Ai dati elencati finora si aggiunge la difficile situazione abitativa degli studenti, una problematica denunciata da anni da numerose organizzazioni giovanili, come Link – Coordinamento Universitario, che da tempo si battono per il diritto alla casa, indispensabile per garantire il diritto allo studio.
Nelle principali città universitarie italiane – quali Milano, Bologna, Roma, Padova e Torino – il costo di una singola varia dai 400 ai 600 euro al mese, e non tutte le regioni riescono a garantire la borsa di studio agli idonei. Ne è esempio il caso degli “idonei non beneficiari”, che, pur avendo diritto a un contributo in base al loro ISEE, non riescono a ottenerlo a causa dell’assenza di fondi sufficienti. Per questa ragione, le organizzazioni studentesche chiedono l’introduzione di un tetto massimo agli affitti, un maggiore investimento in studentati pubblici e restrizioni alla proliferazione degli studentati privati, che contribuiscono a inflazionare i prezzi degli appartamenti.

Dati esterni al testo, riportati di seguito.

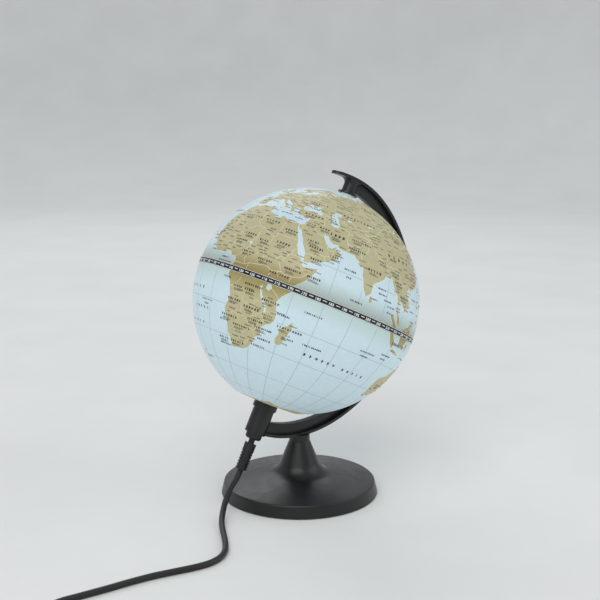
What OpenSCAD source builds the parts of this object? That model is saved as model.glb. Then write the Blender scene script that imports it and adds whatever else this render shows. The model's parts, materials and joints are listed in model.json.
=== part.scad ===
// Illuminated desktop globe on a one-armed stand, with its lamp, mains lead, in-line switch and plug.
// Millimetres, +Z up. The origin is the centre of the pad under the base, on the table.
// The globe's axis lies in the XZ plane and leans towards +X.

/* [Globe] */
// Outer radius of the globe
globe_r = 100; // [90:1:105]
// Wall of the two hemispheres
shell_t = 1.5; // [1:0.1:2.5]
// Lean of the globe's axis from the vertical, in degrees
axis_tilt = 25.3; // [20:0.1:27]
// Distance from the globe's centre to the flat cut at its south end
south_cut = 95.9; // [94:0.1:96.5]
// Half the width of the printed band that covers the equator joint
band_half = 2.35; // [1.5:0.05:4]

/* [Placement] */
// Globe centre, sideways from the base's axis
globe_x = 6.8; // [0:0.1:12]
// Globe centre, height above the table
globe_z = 175.5; // [172:0.5:185]

/* [Arm] */
// Width of the arm's outer flange
flange_w = 12; // [9:0.5:16]
// Thickness of the outer flange
flange_t = 2.6; // [2:0.1:4]
// Thickness of the arm's web
web_t = 3.4; // [2.5:0.1:5]

/* [Base] */
// Radius of the base where it meets the table
base_r = 70.8; // [66:0.1:80]
// Radius of the top edge of the rim
rim_r = 68.5; // [60:0.1:69]
// Height of the top edge of the rim
rim_h = 11.6; // [10:0.1:14]
// Height of the pedestal's neck
neck_h = 48.5; // [46:0.1:50]
// Radius of the pedestal's neck at its top
neck_r = 9.3; // [9:0.1:11]
// Wall of the base moulding
base_t = 2.4; // [2:0.1:3]

/* [Lead] */
// Diameter of the mains lead
cord_d = 5; // [4.5:0.1:5.2]
// Mean diameter of the wound coil of spare lead
coil_d = 55; // [50:1:60]

/* [Hidden] */
$fn = 96;
clear = 0.05;                 // running and assembly clearance, radial
gap = 0.2;                    // gap between faces that slide past each other
inner_r = globe_r - shell_t;

// Polar outline of the arm about the globe's centre, angle b from the north pole
tip_b = -11.2;                // end of the hook past the pole
end_b = 178;                  // where the outline runs into the lamp ring
arm_mid_r = 113.5;
function smooth(t) = let (u = min(max(t, 0), 1)) u * u * (3 - 2 * u);
function arm_out(b) = arm_mid_r + 4.5 * smooth((45 - b) / 42) + 11 * smooth((b - 115) / 62);
function arm_depth(b) = 9 + 3.6 * smooth((60 - b) / 50) + 3.5 * smooth((b - 110) / 50);
function arm_in(b) = arm_out(b) - arm_depth(b);
function polar(r, b) = [r * sin(b), r * cos(b)];
arm_step = 3;
rib_w = web_t + 2.6;          // bead along the web's inner edge
rib_t = 1.8;

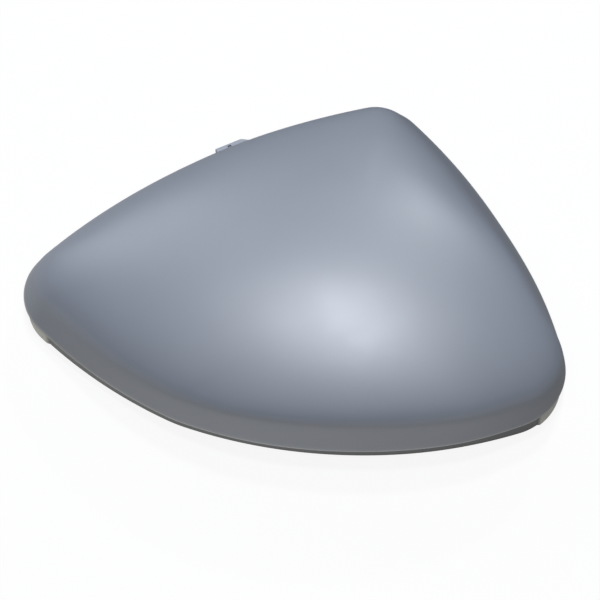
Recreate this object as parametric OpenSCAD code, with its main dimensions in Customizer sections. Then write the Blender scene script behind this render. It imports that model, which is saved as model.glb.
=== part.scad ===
// Wing mirror cover: one clip-on moulding, lying rim down.
// X runs along the cover, Y away from the viewer, Z up. The origin is the middle of the footprint.

/* [Outline] */
// Length of the outline, from the tip to the right corner
length = 225; // [218:1:232]
// Place of the right corner's middle across the cover
right_y = -25; // [-30:1:-20]
// Radius of the right corner
right_r = 27; // [22:1:32]
// Corner at the far right: middle of its circle
far_corner = [33, 87.5]; // [0:1:110]
// Radius of that corner
far_r = 20; // [14:1:28]
// Tip at the left: middle of its circle
tip = [-92, 11.5]; // [-110:1:30]
// Radius of the tip
tip_r = 24; // [18:1:32]
// Belly of the near edge: middle of its circle
belly = [-25, 14]; // [-35:1:25]
// Radius of the belly
belly_r = 66; // [62:1:70]
// Radius of the long bow of the right edge
right_bow = 255; // [220:5:500]
// Radius of the long bow of the far edge
far_bow = 285; // [220:5:500]
// Radius of the bow between the tip and the belly
tip_bow = 215; // [180:5:400]
// Radius of the bow between the belly and the right corner
near_bow = 211; // [180:5:400]

/* [Crown] */
// Height of the crown above the foot of the lip
height = 55; // [50:1:62]
// Place of the highest point
crown_top = [17, -2]; // [-10:1:30]
// Direction of the crown's long axis, in degrees
crown_dir = -9; // [-14:1:0]
// Radius of the crown from its top towards the near edge
crown_near_r = 104; // [90:1:130]
// Radius towards the far edge
crown_far_r = 390; // [300:5:500]
// Radius towards the right corner
crown_right_r = 242; // [200:2:300]
// Radius towards the tip
crown_tip_r = 390; // [320:5:500]
// Half width of the band in which one radius passes into the next
crown_blend = 18; // [12:1:26]
// Half length of the oval that the sections close to round the top
oval_l = 110; // [90:1:120]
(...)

La risposta dei governi in questi anni è stata insufficiente, in quanto la normativa vigente affida la gestione di interventi nel settore abitativo a comuni e regioni, limitando i margini di azione dello stato. Il Decreto Legislativo 112/1998, nell’ambito della riforma del Titolo V della Costituzione, e la legge 133/2008 hanno trasferito la competenza in materia di politiche abitative alle regioni e agli enti locali. A ciò si aggiunge l’assenza di un Osservatorio Nazionale che permetta di raccogliere dati sistematici e aggiornati sul tema, un vuoto informativo che impedisce di avere un quadro completo della situazione ed elaborare piani efficaci.
In attesa che le istituzioni intervengano con decisione per risolvere le problematiche del settore e garantire un diritto all’abitare equo ed efficiente, sembra che saranno ancora una volta i “Robin Hood” della Sherwood del mercato immobiliare a cercare di rimediare alla situazione.